Enhancement to the Main Argument

The main argument may be enhanced, however, through simplification. One enhancement is as follows:

(P3) Reasoned thought is present IFF (i.e. if and only if) the law of non-contradictions is not violated;

(P4) Paradoxes violate the law of non-contradiction; and

(C2) Therefore, reasoned thought is not present when paradoxes are present.

Responses to Objections

Mr. Anderson’s main objection seems to be to the boundless aspect of P1. Mr. Anderson, if I have understood him correctly, believes in the existence of irresolvable paradoxes, but only within certain bounds. I’m not sure what objection Mr. Anderson would be able to give to the enhancement argument.

Mr. Anderson’s main objection does not appear to be sustainable. It is, of course, handy to say that paradox only exists within special, contained boundaries.

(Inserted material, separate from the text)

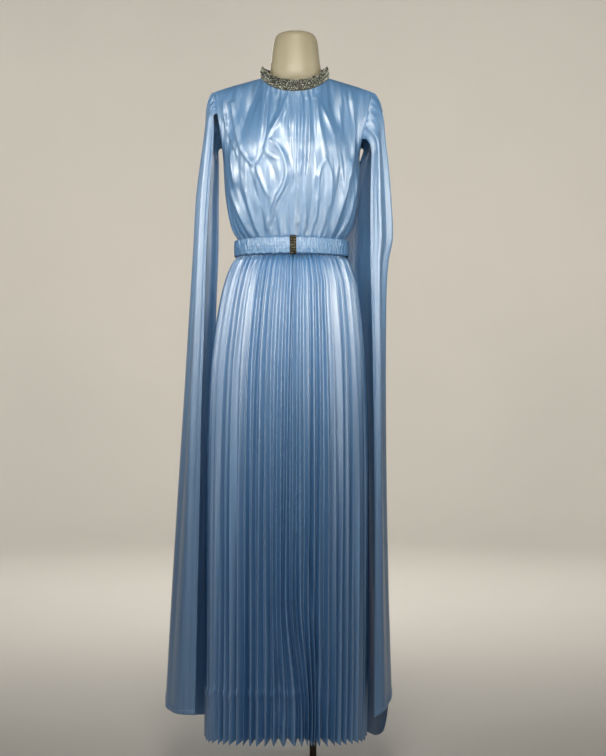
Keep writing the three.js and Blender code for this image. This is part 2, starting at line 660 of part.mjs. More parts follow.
const dress = new THREE.Group();

function add(name, geometry, material, x = 0, y = 0, z = 0) {
  const mesh = new THREE.Mesh(geometry, material);
  mesh.name = name;
  mesh.position.set(x, y, z);
  dress.add(mesh);
  return mesh;
}

add("bodice_front", bodicePanel(1), satin());
add("bodice_back", bodicePanel(-1), satin());
add("skirt_front", skirtPanel(1), satin());
add("skirt_back", skirtPanel(-1), satin());
add("sleeve_right", sleeve(-1, RIGHT_SLEEVE, RIGHT_HEM), satin());
add("sleeve_left", sleeve(1, LEFT_SLEEVE, LEFT_HEM), satin());
add("neckband", neckband(), beaded);
add("belt", belt(), shirred);

const claspY = -(BELT.front - BELT.wall / 2 + CLASP_STAND);
const claspZ = (BELT.bottom + BELT.top - CLASP.height) / 2;
const clasp = roundedBar(CLASP.width, CLASP.depth, CLASP.height, CLASP_ROUND);
add("clasp", clasp, brass, CLASP.x, claspY, claspZ);

add("form", formShell(), shell);
add("pole_socket", socket, steel, POLE.x, 0, 0);
add("pole", pole, steel, POLE.x, 0, 0);
add("plate", plate, steel, POLE.x, 0, 0);

export default dress;
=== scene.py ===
import math

import bpy
import numpy as np
from bpy.props import FloatProperty, FloatVectorProperty, IntProperty, PointerProperty
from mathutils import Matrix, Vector


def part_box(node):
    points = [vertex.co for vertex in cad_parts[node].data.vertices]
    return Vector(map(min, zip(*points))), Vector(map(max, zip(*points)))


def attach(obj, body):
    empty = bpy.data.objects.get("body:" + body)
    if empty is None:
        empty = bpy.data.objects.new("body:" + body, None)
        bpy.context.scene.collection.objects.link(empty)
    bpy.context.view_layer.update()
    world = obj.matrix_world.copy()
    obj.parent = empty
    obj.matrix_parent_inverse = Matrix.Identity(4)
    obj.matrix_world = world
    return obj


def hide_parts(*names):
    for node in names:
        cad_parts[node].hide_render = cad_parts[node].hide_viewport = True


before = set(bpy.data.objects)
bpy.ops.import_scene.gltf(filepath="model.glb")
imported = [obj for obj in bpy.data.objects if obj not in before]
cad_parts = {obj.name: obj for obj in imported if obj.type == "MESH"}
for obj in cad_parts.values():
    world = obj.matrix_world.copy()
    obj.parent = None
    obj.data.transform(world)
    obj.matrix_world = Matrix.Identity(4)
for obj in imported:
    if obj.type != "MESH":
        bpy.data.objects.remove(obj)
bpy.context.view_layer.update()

bl_info = {
    "name": "Pleated cape-sleeve dress",
    "version": (1, 0, 0),
    "blender": (4, 5, 0),
    "location": "3D View > Sidebar > Dress",
    "description": "Builds an evening dress on a dress form, piece by piece",
    "category": "Object",
}

UV = "cloth"  # a piece's own map, in metres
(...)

And if that were strictly true that would seem to address the problem. Unfortunately, we cannot be assured (within a system that accomodates paradox) that the boundaries themselves are strictly true as opposed to merely paradoxically true.

Conclusion

I don’t see any good reason to accept the existence of irreconcilable paradoxes. Such things, were they to exist, would seem to be outside the realm of rational discussion. Accordingly, it would be odd to call any basis for accepting them a “reason.” Furthermore, I have seen no reason to reject the strongly intuitive position of the universality of the laws of logic and particularly the law of non-contradiction. I also would see no valid reason for setting boundaries on irreconcilable paradoxes if I were to accept them at all. I’m willing to hear arguments for why I should deny the universality of the laws of logic, but so far I haven’t seen any that are logical … and I’m willing to hear reasons to set boundaries on irreconcilable paradoxes but so far, again, I haven’t seen anything beyond simple fiat to support the idea that irreconcilable paradoxes only exist within specific boundaries.